The project aims to enhance and strengthen knowledge, policy development and national capacities of developing countries and countries with economies in transition to improve their policies and programmes supporting the growth of micro-, small-, and medium-enterprises (MSMEs) in order to promote productive activities, job creation, income generation and entrepreneurship especially among socially disadvantaged groups including women, youth, and to effectively contribute to the achievement of the sustainable development goals (SDGs). The project activities focus on developing policy and program options to build capacities and promote MSMEs in developing countries, to develop global and regional networks for enhancing collaboration and partnerships, to exchange experiences and lessons learned, including through HLPF.

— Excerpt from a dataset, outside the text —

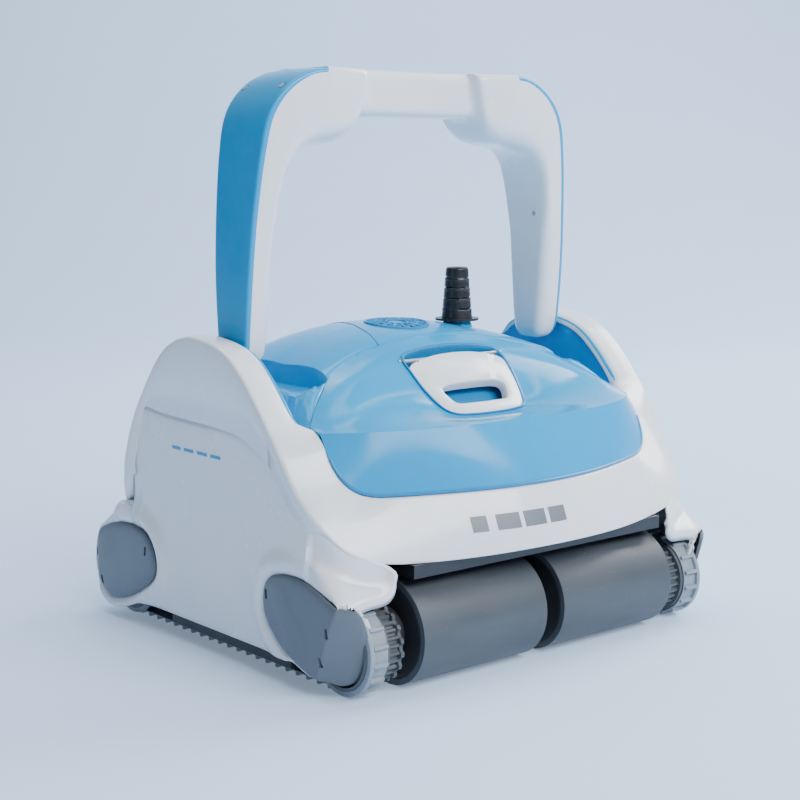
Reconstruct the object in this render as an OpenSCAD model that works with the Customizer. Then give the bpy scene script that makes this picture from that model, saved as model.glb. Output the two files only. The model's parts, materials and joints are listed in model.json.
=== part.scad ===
// Twin-track pool cleaner: a robot that scrubs and vacuums the floor of a pool.
// The front faces -Y, +X is the cleaner's left as it drives, Z is up, the floor is Z = 0.
// Left-hand names carry _l and sit at -X; right-hand names carry _r and sit at +X.

/* [Body] */

// width over the two white arches
body_w = 430; // [380:1:480]
// reach of the front and rear panels from the centre
body_reach = 210; // [190:1:230]
// height of the arch tops
arch_top = 266; // [230:1:300]
// height of the lower edge of the front and rear panels
skirt_z = 101; // [80:1:120]
// height of the hatch's lower seam
seam_z = 149; // [130:1:170]
// height of the crease between the hatch's face and its top
crease_z = 199.5; // [180:1:220]
// wall of the moulded shells
wall = 3; // [2:0.5:5]

/* [Wheels and brushes] */

// distance of the front axle ahead of the centre
front_axle = 157; // [140:1:170]
// distance of the rear axle behind the centre
rear_axle = 154; // [140:1:170]
// outer radius of the track, which is its axle's height too
track_r = 37; // [30:0.5:45]
// outer radius of a brush sleeve, which is its shaft's height too
brush_r = 43; // [35:0.5:50]
// inner edge of a track
track_in = 171; // [160:1:180]
// outer edge of a track
track_out = 190; // [182:1:196]
// number of lugs round one track
lugs = 60; // [40:1:80]
// inner end of a brush sleeve
brush_in = 10; // [6:1:20]
// outer end of a brush sleeve
brush_out = 142; // [130:1:150]

/* [Carrying handle] */

// height of the handle's top
handle_top = 485; // [440:1:520]
// height of the handle's pivot
pivot_z = 258; // [250:1:262]
// place of the pivot along the body
pivot_y = 2; // [-10:1:20]
// half the width over the handle's legs
leg_out = 181; // [170:1:182]

/* [Pump] */

// radius of the outlet grille
outlet_r = 29; // [20:1:40]
// place of the pump axis along the body
pump_y = 5; // [-10:1:30]

/* [Cable inlet] */

// inlet boot, across the body
gland_x = 70; // [50:1:90]
// inlet boot, along the body
gland_y = 2; // [-20:1:30]
// bore for the cable
cable_d = 9; // [6:0.5:12]

/* [Hidden] */

$fn = 72;
half_w = body_w / 2;
hinge_y = -189.2;
hinge_z = seam_z - 1.4;
cone_r = 340;
cone_slope = 0.46;
rim_in = 177;
rim_notch = 187;
channel_in = 131;
channel_z = 231;
side_x = 213;
wheel_r = track_r - 4.5;
gear_r = 30;
idler_r = 14;
motor_pinion_r = 8;
mesh_gap = 0.4;
idler_y = rear_axle - (gear_r + idler_r + mesh_gap) * cos(8);
idler_z = track_r + (gear_r + idler_r + mesh_gap) * sin(8);
motor_y = idler_y - idler_r - motor_pinion_r - mesh_gap;
motor_z = idler_z;
ring_in = 24;
brush_pinion_r = 17.5;

sky = [0.23, 0.66, 0.86];
sky_dark = [0.16, 0.55, 0.76];
white = [0.93, 0.94, 0.95];
grey = [0.55, 0.57, 0.59];
mid = [0.38, 0.40, 0.42];
dark = [0.20, 0.21, 0.23];
black = [0.08, 0.08, 0.09];
steel = [0.72, 0.73, 0.75];
brass = [0.80, 0.65, 0.30];

chassis_tub();
hood_front();
hood_rear();
top_frame();
side_panel_l();
side_panel_r();
rear_cover();
outlet_grille();
outlet_duct();
gland_seat();
cable_gland();
wheel_cover_fl();
wheel_cover_fr();
wheel_cover_rl();
wheel_cover_rr();
cover_screws();
track_l();
track_r_side();
track_frame_l();
track_frame_r();
wheel_fl();
wheel_fr();
wheel_rl();
wheel_rr();
wheel_bushes_fl();
wheel_bushes_fr();
wheel_bushes_rl();
wheel_bushes_rr();
stub_axles();
brush_core_fl();
brush_core_fr();
brush_core_rl();
brush_core_rr();
brush_sleeve_fl();
brush_sleeve_fr();
brush_sleeve_rl();
brush_sleeve_rr();
brush_bushes();
drive_motors();
motor_pinion_l();
motor_pinion_r();
idler_gear_l();
idler_gear_r();
idler_pins();
motor_case();
pump_motor();
impeller();
filter_frame();
filter_mesh();
hatch();
hatch_pins();
latch_handle();
latch_pin();
handle_shell();
handle_cover_l();
handle_cover_r();
handle_floats();
handle_pins();
handle_screws();

// ---- helpers ----

// one point of a smooth curve between b and c
function curve_point(a, b, c, d, t) =
  (2 * b + (c - a) * t + (2 * a - 5 * b + 4 * c - d) * t * t
    + (3 * b - 3 * c + d - a) * t * t * t) / 2;

// a smooth open curve through the points p, n steps to each span
function smooth(p, n = 3) =
  concat(
    [for (i = [0 : len(p) - 2], k = [0 : n - 1])
      curve_point(p[max(i - 1, 0)], p[i], p[i + 1], p[min(i + 2, len(p) - 1)], k / n)],
    [p[len(p) - 1]]
  );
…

Sustainable development requires growth of economic activities, production of goods and services, creation of employment opportunities, revenue growth and infrastructure development without compromising environmental and social integrity. In this regard, the role of the private sector, in particular, of MSMEs cannot be overemphasized. Micro-, small- and medium-enterprises are present in almost every country of the world. Their role is even more vital in the developing countries. Formal SMEs contribute up to 45 percent of total employment and up to 33 percent of national income (GDP) in emerging economies. These numbers are significantly higher when micro enterprises and informal SMEs are included. MSMEs often involve people with little or no financial resources who also face tremendous barriers to access the conventional financial institutions for start-up businesses due to their poverty and lack of collateral assets. In addition, MSMEs are constrained by lack of capacity and knowledge on launching businesses, market access and other resources. Furthermore, many developing countries have not been able to fully tap the potentials of MSMEs due to weak policy, institutional and support mechanisms. MSMEs can be a powerful vehicle to improve economic and social conditions of individuals, communities and society. Accordingly, the 2030 Agenda for sustainable development has specific targets regarding MSMEs under Goal 8 but the significance of and support for MSMEs have been mentioned in many other Goals and Targets.
Add core problems/issues: lack of access to financial resources, credit, business operation capacities, market analysis skills and management skills. Lack of regional and global initiatives to strengthen the capacities of government agencies and financial sectors to provide necessary policy and operation support to the MSMEs.
Who are the key beneficiaries? The public sector agencies, in particular the ministries/agencies of planning and economic development, as well as the business association in support of MSMEs, and private sector, including the financial sector and trade associations, will be the main beneficiaries of the project. It is expected that the eventual beneficiaries of the project will be the MSME entrepreneurs including women and youth.
What/whose capacities will be strengthened by this project? Government ministries/agencies, business associations in support of MSMEs, MSME entrepreneurs, credit agencies and other lending institutions for MSMEs.
Main entities involved? DSD together with DPAD, FfD, UNDP, UNIDO, UNCTAD, ADB, AFDB and WB and other UN system partners; WBCSD and other business groups and foundations in support of MSMEs, through collaboration in desk studies, assessments, workshops and when appropriate, advisory services.
What capacities to be enhanced? Planning, policy formulation, training, market analysis, access to credit, business plan development, business management, accounting, etc. Building global and regional networks of MSME practitioners, financial sector, IT sector and relevant government agencies.